It’s important to realize trans people are not a monolith, and so every single individual will have turn-ons, turn-offs, and non-negotiables. The individuals who are trans-identified are just that — individuals. Communication is key to all kinds of relationships, but perhaps even more crucial when a trans/non-binary partner, so whether you are trans or non-binary or partners (perspective or otherwise) who identify as such, the number one rule is to make no assumptions when it comes to sex. 

Besides talking with your partner about what you like, try showing them, whether that’s through erotica, use of a toy, or a homemade video. The more the two of you can share will inform your consenting to certain sex acts and highlighting your boundaries. Understand that some people might experience moments of dysphoria; anxiety or discomfort related to their experience of being assigned a sex at birth. 

Dysphoria can take someone out of the moment and turn pleasure into something uncomfortable and unpleasant. For some people, this means asking your partner to stay away from certain body parts and highlighting others.
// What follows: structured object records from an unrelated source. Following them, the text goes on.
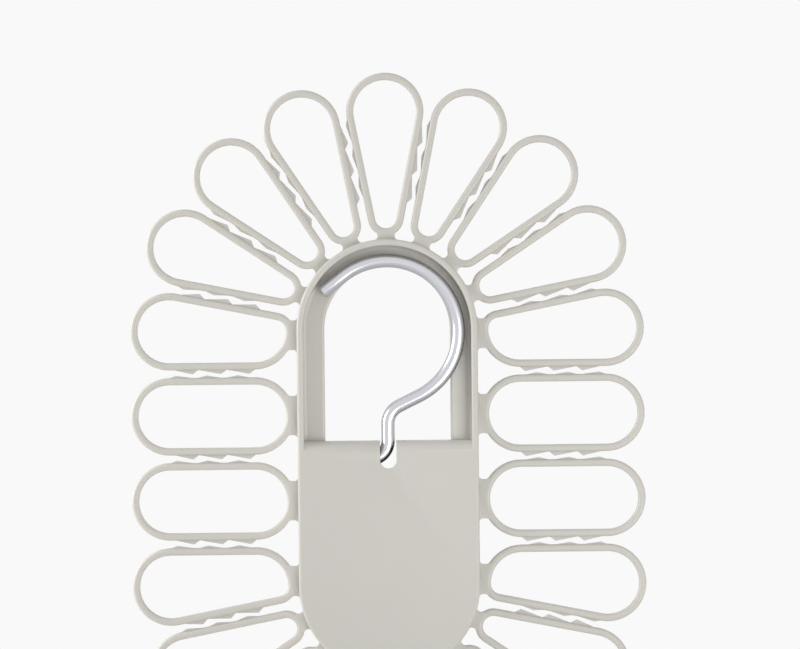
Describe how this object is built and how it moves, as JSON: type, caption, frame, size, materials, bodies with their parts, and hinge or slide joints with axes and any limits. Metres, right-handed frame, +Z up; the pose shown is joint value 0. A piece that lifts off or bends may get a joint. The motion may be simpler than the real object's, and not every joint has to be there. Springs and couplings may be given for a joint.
{
  "type": "accessory hanger",
  "caption": "Flat accessory hanger: a stadium-shaped body ringed by long sprung loops with barbed edges, and a wire hook hinged in a slot that folds flat into the body's arch.",
  "frame": {"origin": "the hook's rail seat: the lowest line of the inside of its crown, on the middle plane of the hook's wire", "axes": "+Z up along the folded hook and the body, -Y out of the front panel, +X to the right seen from the front"},
  "size_m": [0.2536, 0.016, 0.3795],
  "materials": {
    "body_plastic": "fine satin moulded surface, warm light grey",
    "hook_wire": "satin drawn wire",
    "screw_steel": "zinc plated"
  },
  "bodies": {
    "hook": {"hook": "hook_wire"},
    "frame": {"front_shell": "body_plastic", "back_cover": "body_plastic", "hinge_keeper": "body_plastic", "loop_top": "body_plastic", "loop_right_01": "body_plastic", "loop_right_02": "body_plastic", "loop_right_03": "body_plastic", "loop_right_04": "body_plastic", "loop_right_05": "body_plastic", "loop_right_06": "body_plastic", "loop_right_07": "body_plastic", "loop_right_08": "body_plastic", "loop_right_09": "body_plastic", "loop_right_10": "body_plastic", "loop_bottom": "body_plastic", "loop_left_10": "body_plastic", "loop_left_09": "body_plastic", "loop_left_08": "body_plastic", "loop_left_07": "body_plastic", "loop_left_06": "body_plastic", "loop_left_05": "body_plastic", "loop_left_04": "body_plastic", "loop_left_03": "body_plastic", "loop_left_02": "body_plastic", "loop_left_01": "body_plastic", "keeper_screw_1": "screw_steel", "keeper_screw_2": "screw_steel", "cover_screw_1": "screw_steel", "cover_screw_2": "screw_steel", "cover_screw_3": "screw_steel", "cover_screw_4": "screw_steel"}
  },
  "joints": [
    {"name": "hook_hinge", "type": "hinge", "parent": "hook", "child": "frame", "pos_m": [0, 0, -0.09455], "axis": [-1, 0, 0], "range_deg": [0, 90]}
  ]
}
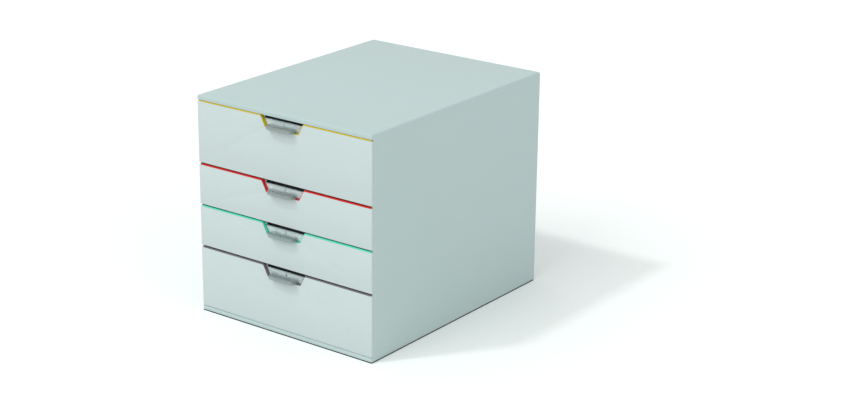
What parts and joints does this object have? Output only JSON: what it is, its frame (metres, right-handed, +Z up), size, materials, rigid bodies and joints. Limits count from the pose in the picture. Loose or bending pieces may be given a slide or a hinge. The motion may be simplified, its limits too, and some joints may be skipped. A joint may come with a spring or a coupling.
{
  "type": "desktop file drawer",
  "caption": "Desktop drawer box for files: drawers slide forward on side runners; each front has a coloured strip along its top edge and a clear handle with a label window.",
  "frame": {"origin": "on the floor, under the middle of the whole object", "axes": "+X to the right seen from the front, the drawer fronts face -Y, +Z up"},
  "size_m": [0.28, 0.365, 0.292],
  "materials": {
    "housing": "fine matt",
    "runner": "plain",
    "rubber_foot": "matt",
    "tray": "plain",
    "front": "fine matt",
    "strip_yellow": "semi gloss",
    "strip_red": "semi gloss",
    "strip_green": "semi gloss",
    "strip_graphite": "semi gloss",
    "clear_handle": "clear smoke-grey plastic",
    "label_card": "plain"
  },
  "bodies": {
    "housing": {"housing_shell": "housing", "rear_panel": "housing", "runner_left": "runner", "runner_right": "runner", "foot_front_left": "rubber_foot", "foot_front_right": "rubber_foot", "foot_rear_left": "rubber_foot", "foot_rear_right": "rubber_foot"},
    "drawer_1": {"tray_1": "tray", "front_1": "front", "strip_1": "strip_yellow", "handle_1": "clear_handle", "label_1": "label_card"},
    "drawer_2": {"tray_2": "tray", "front_2": "front", "strip_2": "strip_red", "handle_2": "clear_handle", "label_2": "label_card"},
    "drawer_3": {"tray_3": "tray", "front_3": "front", "strip_3": "strip_green", "handle_3": "clear_handle", "label_3": "label_card"},
    "drawer_4": {"tray_4": "tray", "front_4": "front", "strip_4": "strip_graphite", "handle_4": "clear_handle", "label_4": "label_card"}
  },
  "joints": [
    {"name": "drawer_1_slide", "type": "slide", "parent": "housing", "child": "drawer_1", "axis": [0, -1, 0], "range_m": [0, 0.25]},
    {"name": "drawer_2_slide", "type": "slide", "parent": "housing", "child": "drawer_2", "axis": [0, -1, 0], "range_m": [0, 0.25]},
    {"name": "drawer_3_slide", "type": "slide", "parent": "housing", "child": "drawer_3", "axis": [0, -1, 0], "range_m": [0, 0.25]},
    {"name": "drawer_4_slide", "type": "slide", "parent": "housing", "child": "drawer_4", "axis": [0, -1, 0], "range_m": [0, 0.25]}
  ]
}
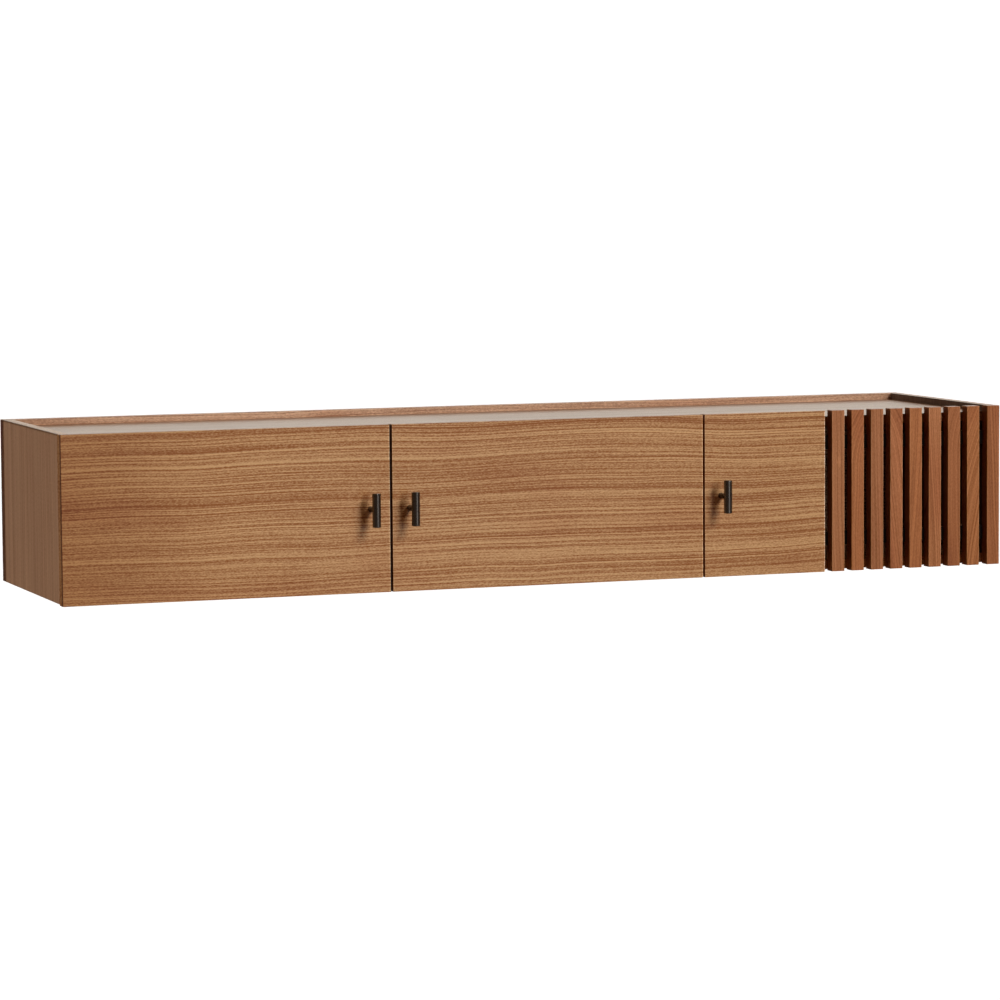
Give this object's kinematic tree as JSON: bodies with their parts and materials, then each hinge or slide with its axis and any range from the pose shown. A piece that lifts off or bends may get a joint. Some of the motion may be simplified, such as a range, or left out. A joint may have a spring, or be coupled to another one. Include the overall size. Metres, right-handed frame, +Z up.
{
  "type": "floating media console",
  "caption": "Wall-hung walnut media console with flat doors and a half-slatted door on concealed hinges, black bar handles, a sunk top and a wall cleat.",
  "frame": {"origin": "on the wall plane, at the middle of the line of screw holes in the wall cleat", "axes": "+X along the console to the viewer's right, +Y into the wall, +Z up"},
  "size_m": [1.8, 0.4895, 0.298],
  "materials": {
    "walnut_veneer": "satin lacquer, grain across",
    "walnut_solid": "satin lacquer, upright grain",
    "walnut_carcase": "satin lacquer",
    "dark_walnut": "satin lacquer",
    "black_paint": "fine matt powder coat",
    "black_steel": "matt",
    "bright_steel": "satin",
    "zinc": "cast",
    "soft_rubber": "matt",
    "black_plastic": "matt",
    "beech": "raw",
    "cleat_aluminium": "mill"
  },
  "bodies": {
    "carcase": {"side_panel_left": "walnut_carcase", "side_panel_right": "walnut_carcase", "top_panel": "dark_walnut", "bottom_panel": "dark_walnut", "partition_left": "dark_walnut", "partition_right": "dark_walnut", "back_panel": "walnut_carcase", "cable_grommets": "black_plastic", "panel_dowels": "beech", "cam_locks": "zinc", "cam_bolts": "bright_steel", "back_screws": "bright_steel", "wall_cleat": "cleat_aluminium", "cabinet_cleat": "cleat_aluminium", "cleat_screws": "bright_steel", "hinge_arms_left": "bright_steel", "hinge_plates_left": "bright_steel", "hinge_plate_screws_left": "bright_steel", "hinge_arms_centre": "bright_steel", "hinge_plates_centre": "bright_steel", "hinge_plate_screws_centre": "bright_steel", "hinge_arms_right": "bright_steel", "hinge_plates_right": "bright_steel", "hinge_plate_screws_right": "bright_steel"},
    "door_left": {"door_panel_left": "walnut_veneer", "handle_bar_left": "black_paint", "handle_post_left": "black_paint", "handle_screw_left": "bright_steel", "bumpers_left": "soft_rubber", "hinge_cups_left": "bright_steel", "hinge_cup_screws_left": "bright_steel"},
    "door_centre": {"door_panel_centre": "walnut_veneer", "handle_bar_centre": "black_paint", "handle_post_centre": "black_paint", "handle_screw_centre": "bright_steel", "bumpers_centre": "soft_rubber", "hinge_cups_centre": "bright_steel", "hinge_cup_screws_centre": "bright_steel"},
    "door_right": {"door_panel_right": "walnut_veneer", "slat_1": "walnut_solid", "slat_2": "walnut_solid", "slat_3": "walnut_solid", "slat_4": "walnut_solid", "slat_5": "walnut_solid", "slat_6": "walnut_solid", "slat_7": "walnut_solid", "slat_8": "walnut_solid", "slat_9": "walnut_solid", "slat_strap_lower": "black_steel", "slat_strap_upper": "black_steel", "strap_screws": "bright_steel", "hinge_wings_right": "black_steel", "hinge_wing_rivets": "bright_steel", "handle_bar_right": "black_paint", "handle_post_right": "black_paint", "handle_screw_right": "bright_steel", "bumpers_right": "soft_rubber"}
  },
  "joints": [
    {"name": "door_left_hinge", "type": "hinge", "parent": "carcase", "child": "door_left", "pos_m": [-0.9, -0.45, 0], "axis": [0, 0, -1], "range_deg": [0, 95]},
    {"name": "door_centre_hinge", "type": "hinge", "parent": "carcase", "child": "door_centre", "pos_m": [0.29825, -0.45, 0], "axis": [0, 0, 1], "range_deg": [0, 95]},
    {"name": "door_right_hinge", "type": "hinge", "parent": "carcase", "child": "door_right", "pos_m": [0.9, -0.45, 0], "axis": [0, 0, 1], "range_deg": [0, 95]}
  ]
}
This can vary, even with the same person based on aspects of trust or how someone is experiencing dysphoria or their bodies on a day-to-day basis. 

As a trans or non-binary person, talking with your partner about your desires and your dysphoria will prove the most helpful. As their partner, using the language they’d like used about their body parts is crucial. Follow your partner’s lead and if you’re ever unclear, ask and confirm.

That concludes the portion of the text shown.